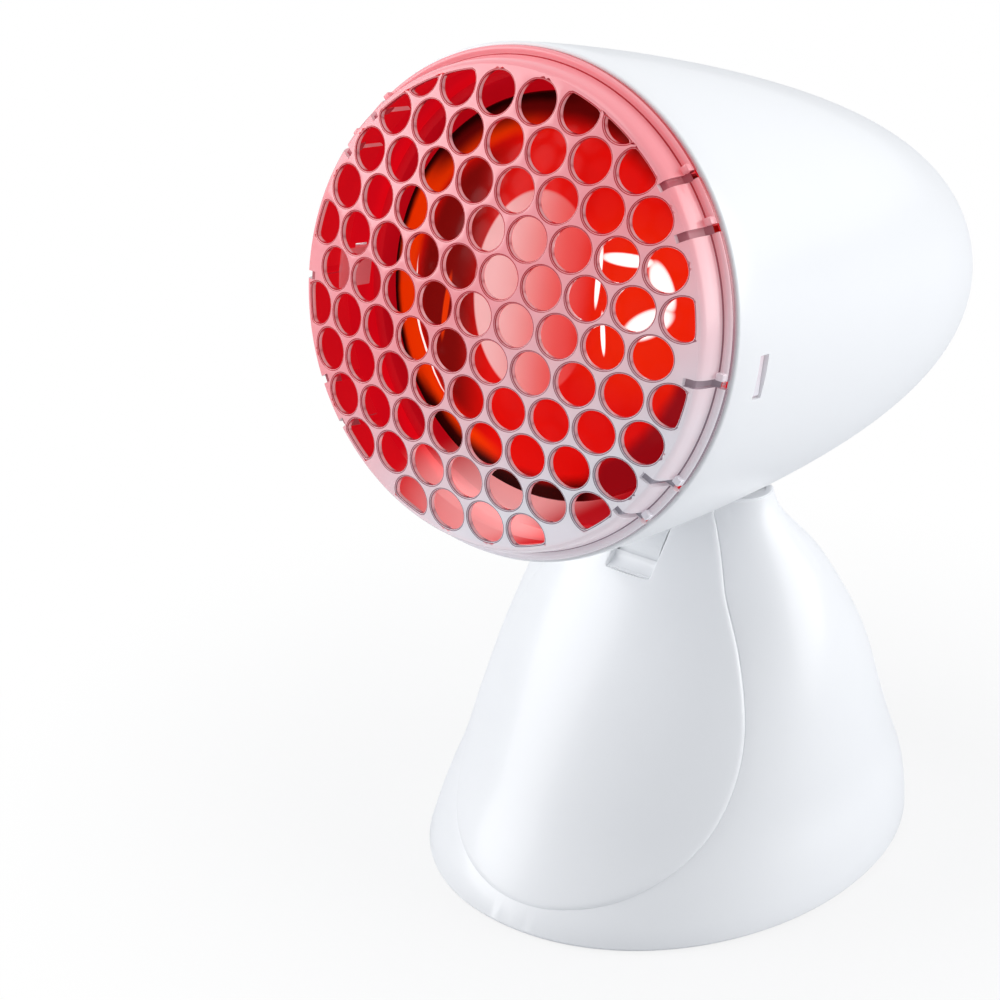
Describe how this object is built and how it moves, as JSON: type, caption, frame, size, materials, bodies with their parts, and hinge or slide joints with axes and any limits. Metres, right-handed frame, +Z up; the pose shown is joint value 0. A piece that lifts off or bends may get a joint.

====

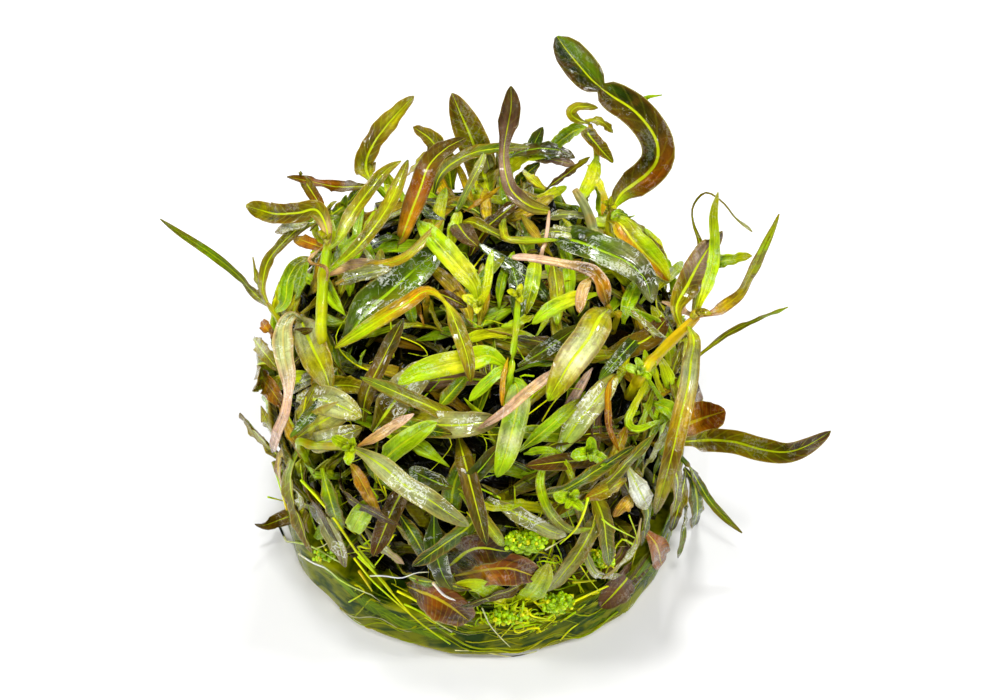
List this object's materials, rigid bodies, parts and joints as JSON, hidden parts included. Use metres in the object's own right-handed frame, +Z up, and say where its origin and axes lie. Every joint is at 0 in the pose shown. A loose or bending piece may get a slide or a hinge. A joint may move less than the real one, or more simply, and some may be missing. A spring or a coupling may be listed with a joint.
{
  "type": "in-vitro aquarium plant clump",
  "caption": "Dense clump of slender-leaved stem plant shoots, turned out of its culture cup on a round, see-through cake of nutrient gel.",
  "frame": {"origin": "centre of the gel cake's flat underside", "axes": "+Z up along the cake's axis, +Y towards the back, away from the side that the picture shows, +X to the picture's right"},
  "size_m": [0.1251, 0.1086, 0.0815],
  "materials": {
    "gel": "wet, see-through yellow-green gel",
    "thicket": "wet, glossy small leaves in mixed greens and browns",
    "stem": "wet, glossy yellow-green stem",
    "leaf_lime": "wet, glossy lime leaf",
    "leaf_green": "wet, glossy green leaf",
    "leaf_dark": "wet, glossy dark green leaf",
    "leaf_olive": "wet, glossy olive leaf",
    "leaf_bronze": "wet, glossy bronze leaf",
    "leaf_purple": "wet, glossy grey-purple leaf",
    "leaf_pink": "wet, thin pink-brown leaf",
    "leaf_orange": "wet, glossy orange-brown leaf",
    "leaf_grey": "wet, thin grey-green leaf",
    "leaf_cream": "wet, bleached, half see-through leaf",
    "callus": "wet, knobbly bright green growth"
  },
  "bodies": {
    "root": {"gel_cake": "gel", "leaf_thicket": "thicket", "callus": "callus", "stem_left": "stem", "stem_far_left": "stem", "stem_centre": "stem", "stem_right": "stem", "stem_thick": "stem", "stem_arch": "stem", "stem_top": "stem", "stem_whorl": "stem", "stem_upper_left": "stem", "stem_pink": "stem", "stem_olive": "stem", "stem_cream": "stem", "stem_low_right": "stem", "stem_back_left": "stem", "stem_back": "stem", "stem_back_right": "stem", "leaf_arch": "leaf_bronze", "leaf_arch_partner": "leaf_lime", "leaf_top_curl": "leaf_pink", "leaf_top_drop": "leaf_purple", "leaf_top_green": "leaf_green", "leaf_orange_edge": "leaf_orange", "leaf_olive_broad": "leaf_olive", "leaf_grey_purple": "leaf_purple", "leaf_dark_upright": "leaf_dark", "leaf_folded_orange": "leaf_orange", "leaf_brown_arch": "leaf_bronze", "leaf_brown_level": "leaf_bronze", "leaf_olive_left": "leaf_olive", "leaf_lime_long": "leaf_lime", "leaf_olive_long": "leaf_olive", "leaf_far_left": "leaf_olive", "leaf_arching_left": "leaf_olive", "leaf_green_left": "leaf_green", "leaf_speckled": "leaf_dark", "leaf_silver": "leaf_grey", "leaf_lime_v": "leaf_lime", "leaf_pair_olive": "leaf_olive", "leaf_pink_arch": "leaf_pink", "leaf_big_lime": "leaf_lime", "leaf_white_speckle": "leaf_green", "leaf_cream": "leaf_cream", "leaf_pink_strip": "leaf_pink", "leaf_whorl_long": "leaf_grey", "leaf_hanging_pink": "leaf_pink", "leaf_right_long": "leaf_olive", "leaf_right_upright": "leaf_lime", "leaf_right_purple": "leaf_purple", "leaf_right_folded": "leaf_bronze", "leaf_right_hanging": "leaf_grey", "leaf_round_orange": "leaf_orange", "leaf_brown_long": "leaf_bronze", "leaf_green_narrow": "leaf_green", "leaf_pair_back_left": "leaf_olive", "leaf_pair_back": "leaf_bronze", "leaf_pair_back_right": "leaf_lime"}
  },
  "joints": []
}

====

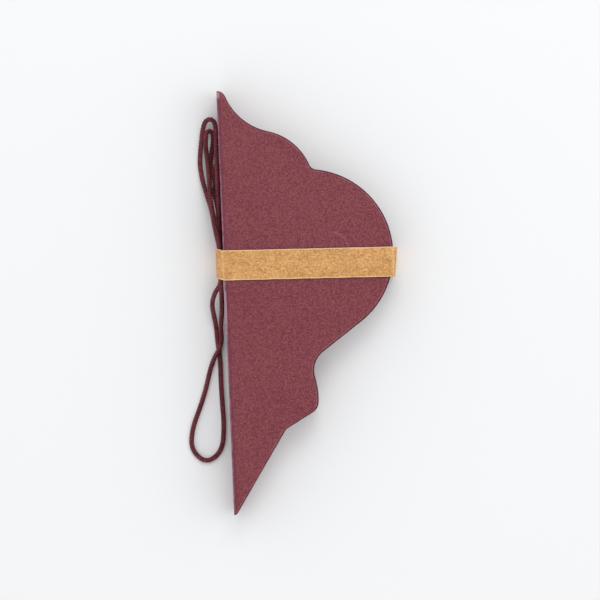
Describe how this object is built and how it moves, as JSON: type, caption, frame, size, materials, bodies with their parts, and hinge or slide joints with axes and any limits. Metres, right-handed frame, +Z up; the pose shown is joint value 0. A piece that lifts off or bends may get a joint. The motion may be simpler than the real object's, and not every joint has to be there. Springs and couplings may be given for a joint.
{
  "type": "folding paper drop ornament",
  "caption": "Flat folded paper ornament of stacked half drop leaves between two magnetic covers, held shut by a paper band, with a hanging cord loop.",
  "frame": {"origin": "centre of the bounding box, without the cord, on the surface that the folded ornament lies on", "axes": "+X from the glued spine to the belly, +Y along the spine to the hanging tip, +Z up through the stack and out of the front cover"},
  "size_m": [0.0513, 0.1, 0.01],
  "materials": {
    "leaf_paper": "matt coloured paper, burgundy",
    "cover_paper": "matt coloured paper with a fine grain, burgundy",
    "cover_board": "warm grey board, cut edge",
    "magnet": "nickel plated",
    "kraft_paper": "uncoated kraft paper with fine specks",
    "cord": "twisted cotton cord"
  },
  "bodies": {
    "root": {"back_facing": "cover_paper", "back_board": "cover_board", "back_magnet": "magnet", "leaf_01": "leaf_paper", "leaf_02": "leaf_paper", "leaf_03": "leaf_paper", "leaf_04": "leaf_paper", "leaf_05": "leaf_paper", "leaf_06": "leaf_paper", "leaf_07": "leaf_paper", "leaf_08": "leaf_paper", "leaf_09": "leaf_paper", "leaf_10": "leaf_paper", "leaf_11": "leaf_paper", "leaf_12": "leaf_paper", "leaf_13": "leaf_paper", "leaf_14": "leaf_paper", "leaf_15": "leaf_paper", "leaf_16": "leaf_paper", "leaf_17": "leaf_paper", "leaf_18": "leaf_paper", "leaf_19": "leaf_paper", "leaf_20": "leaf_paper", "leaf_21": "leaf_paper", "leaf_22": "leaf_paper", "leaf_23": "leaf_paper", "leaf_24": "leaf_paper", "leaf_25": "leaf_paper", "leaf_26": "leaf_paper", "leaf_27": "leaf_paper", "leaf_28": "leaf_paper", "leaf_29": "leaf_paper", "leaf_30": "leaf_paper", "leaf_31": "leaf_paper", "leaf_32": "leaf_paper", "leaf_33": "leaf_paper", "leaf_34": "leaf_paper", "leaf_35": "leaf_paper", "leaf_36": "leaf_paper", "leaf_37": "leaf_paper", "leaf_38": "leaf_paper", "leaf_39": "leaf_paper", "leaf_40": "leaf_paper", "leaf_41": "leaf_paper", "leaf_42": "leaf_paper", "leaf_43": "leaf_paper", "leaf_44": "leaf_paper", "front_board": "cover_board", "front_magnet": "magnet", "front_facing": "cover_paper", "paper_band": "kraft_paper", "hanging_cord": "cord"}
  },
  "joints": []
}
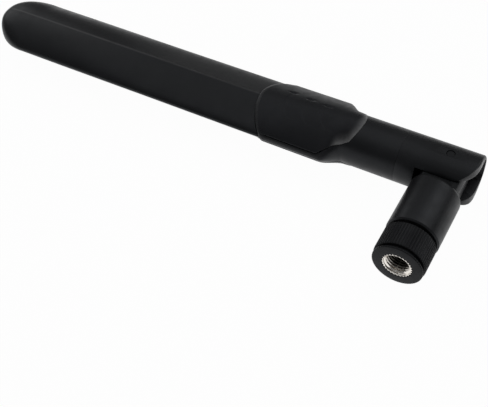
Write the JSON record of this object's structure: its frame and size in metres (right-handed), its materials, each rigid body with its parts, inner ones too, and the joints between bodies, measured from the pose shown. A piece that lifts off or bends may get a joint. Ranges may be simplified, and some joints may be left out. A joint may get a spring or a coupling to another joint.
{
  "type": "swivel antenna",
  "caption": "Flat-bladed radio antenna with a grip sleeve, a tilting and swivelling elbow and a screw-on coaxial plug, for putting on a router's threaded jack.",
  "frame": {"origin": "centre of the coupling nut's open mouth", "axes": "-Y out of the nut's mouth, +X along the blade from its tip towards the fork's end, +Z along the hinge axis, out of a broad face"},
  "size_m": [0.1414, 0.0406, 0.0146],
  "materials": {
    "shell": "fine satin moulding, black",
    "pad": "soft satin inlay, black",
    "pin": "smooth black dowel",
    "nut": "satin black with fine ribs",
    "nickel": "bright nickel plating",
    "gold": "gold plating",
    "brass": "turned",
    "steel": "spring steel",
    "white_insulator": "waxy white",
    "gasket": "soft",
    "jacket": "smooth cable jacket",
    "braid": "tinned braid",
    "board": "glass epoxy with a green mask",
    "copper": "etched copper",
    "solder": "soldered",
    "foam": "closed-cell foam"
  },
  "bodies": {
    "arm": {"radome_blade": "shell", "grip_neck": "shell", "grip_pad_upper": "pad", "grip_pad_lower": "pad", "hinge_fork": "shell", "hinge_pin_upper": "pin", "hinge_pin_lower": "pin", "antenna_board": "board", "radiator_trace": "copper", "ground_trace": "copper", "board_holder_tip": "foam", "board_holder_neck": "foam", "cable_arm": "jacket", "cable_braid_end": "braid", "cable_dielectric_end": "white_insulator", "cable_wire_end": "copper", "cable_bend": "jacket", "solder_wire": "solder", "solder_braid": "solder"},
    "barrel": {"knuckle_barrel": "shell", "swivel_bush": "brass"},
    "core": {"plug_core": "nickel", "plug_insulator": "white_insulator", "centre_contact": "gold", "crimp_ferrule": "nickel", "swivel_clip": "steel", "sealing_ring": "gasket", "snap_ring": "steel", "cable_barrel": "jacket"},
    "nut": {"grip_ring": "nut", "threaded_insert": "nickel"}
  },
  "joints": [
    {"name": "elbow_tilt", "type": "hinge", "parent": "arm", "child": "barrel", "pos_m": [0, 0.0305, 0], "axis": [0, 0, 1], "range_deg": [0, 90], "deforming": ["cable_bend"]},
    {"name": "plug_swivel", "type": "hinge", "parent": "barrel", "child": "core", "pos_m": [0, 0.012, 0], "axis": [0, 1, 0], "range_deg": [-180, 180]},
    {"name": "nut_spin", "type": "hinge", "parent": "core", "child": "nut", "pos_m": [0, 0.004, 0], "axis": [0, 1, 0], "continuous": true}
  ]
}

====

__Aim__:
How many lines of the listing include the string "caption"? Answer with the number alone.

__Correct result__:
5